Subscriber
[səb'skraɪbə(r)] or [səb'skraɪbɚ]
Definition
(noun.) someone who contributes (or promises to contribute) a sum of money.
(noun.) someone who contracts to receive and pay for a service or a certain number of issues of a publication.
(noun.) someone who expresses strong approval.
Checker: Marie--From WordNet
Definition
(n.) One who subscribes; one who contributes to an undertaking by subscribing.
(n.) One who enters his name for a paper, book, map, or the like.
Edited by Karl
Examples
- Each subscriber for a machine paid in $100 for the privilege of securing an instrument. Frank Lewis Dyer. Edison, His Life and Inventions.
- In America the new subscriber finds his need anticipated and the facilities provided. Various. The Wonder Book of Knowledge.
- She became a subscriber; amazed at being anything _in propria persona_, amazed at her own doings in every way, to be a renter, a chuser of books! Jane Austen. Mansfield Park.
- It has seventy subscribers. Mark Twain. The Innocents Abroad.
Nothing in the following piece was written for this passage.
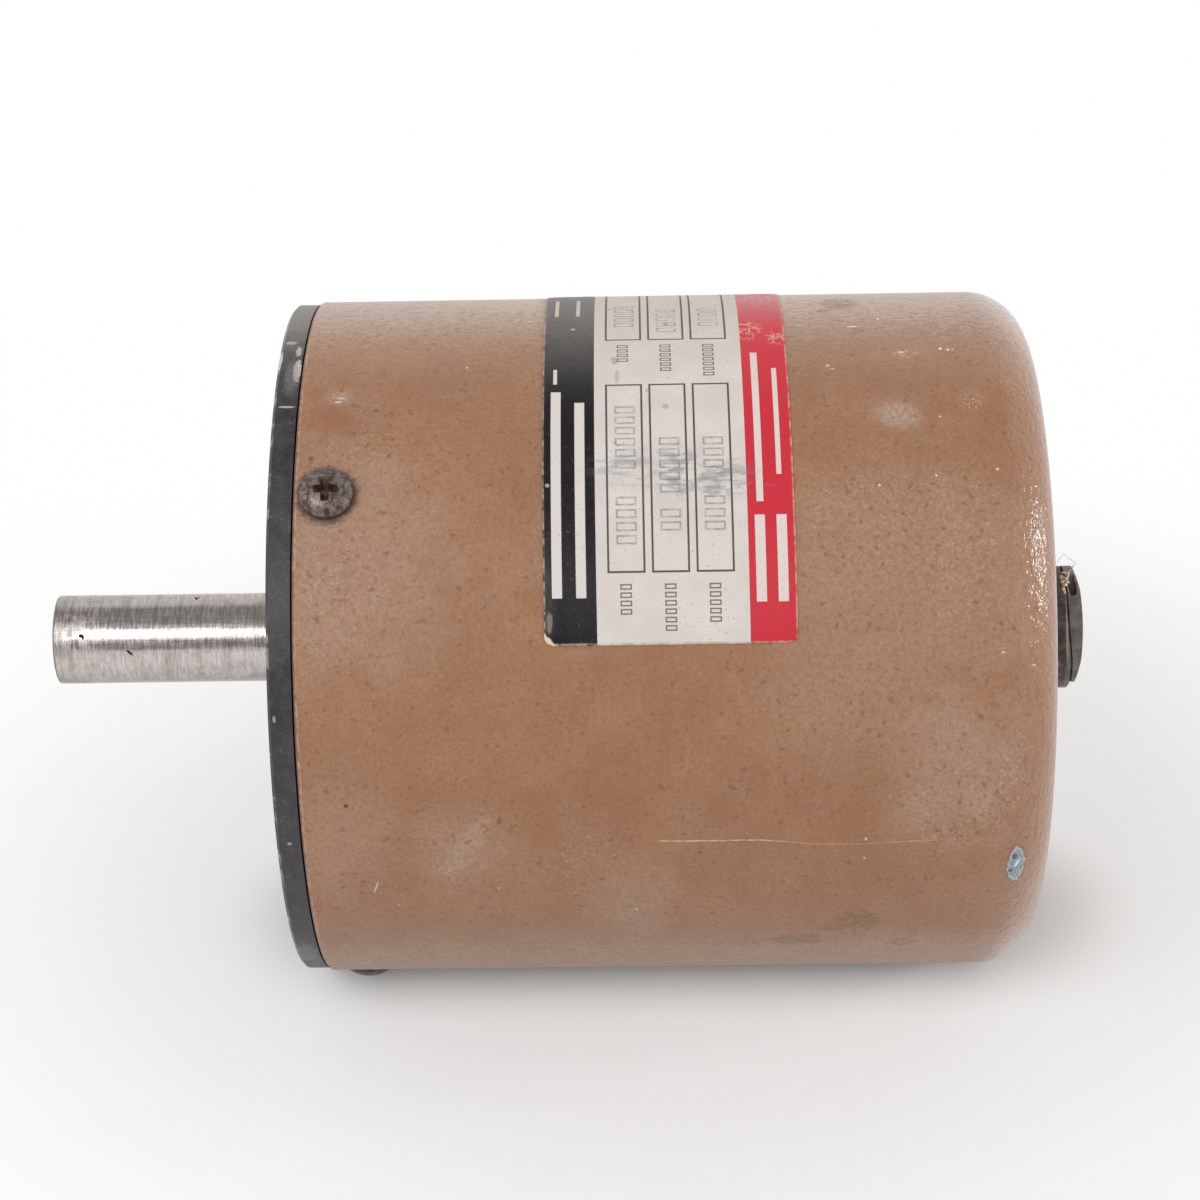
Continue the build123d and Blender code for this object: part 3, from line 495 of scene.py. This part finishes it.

- But I am sure that it will interest Mr. Horace Harker and the subscribers of the Central Press Syndicate. Arthur Conan Doyle. The Return of Sherlock Holmes.
- It was not long before there were three hundred subscribers; but the very success of this device brought competition and improvement. Frank Lewis Dyer. Edison, His Life and Inventions.
- The proposal of the new subscribers was accepted, and a new East India company established in consequence. Adam Smith. An Inquiry into the Nature and Causes of the Wealth of Nations.
- The price was three cents a copy, or eight cents a month for regular subscribers, and the circulation ran up to over four hundred copies an issue. Frank Lewis Dyer. Edison, His Life and Inventions.
- Within a month he had procured two hundred subscribers, and the company was a success. Frank Lewis Dyer. Edison, His Life and Inventions.
- But he was now so much engrossed with his experiments that he gave up the plan and the fund was returned to the subscribers. Rupert S. Holland. Historic Inventions.
- Quotations were transmitted by the Morse telegraph from the floor of the Stock Exchange to the central, and thence distributed to the subscribers. Frank Lewis Dyer. Edison, His Life and Inventions.
- This incident led to an extension of the protective idea, and very soon a system was installed in Brooklyn with one hundred subscribers. Frank Lewis Dyer. Edison, His Life and Inventions.
- I had great difficulty in getting subscribers, having tried several canvassers, who, one after the other, failed to get subscribers. Frank Lewis Dyer. Edison, His Life and Inventions.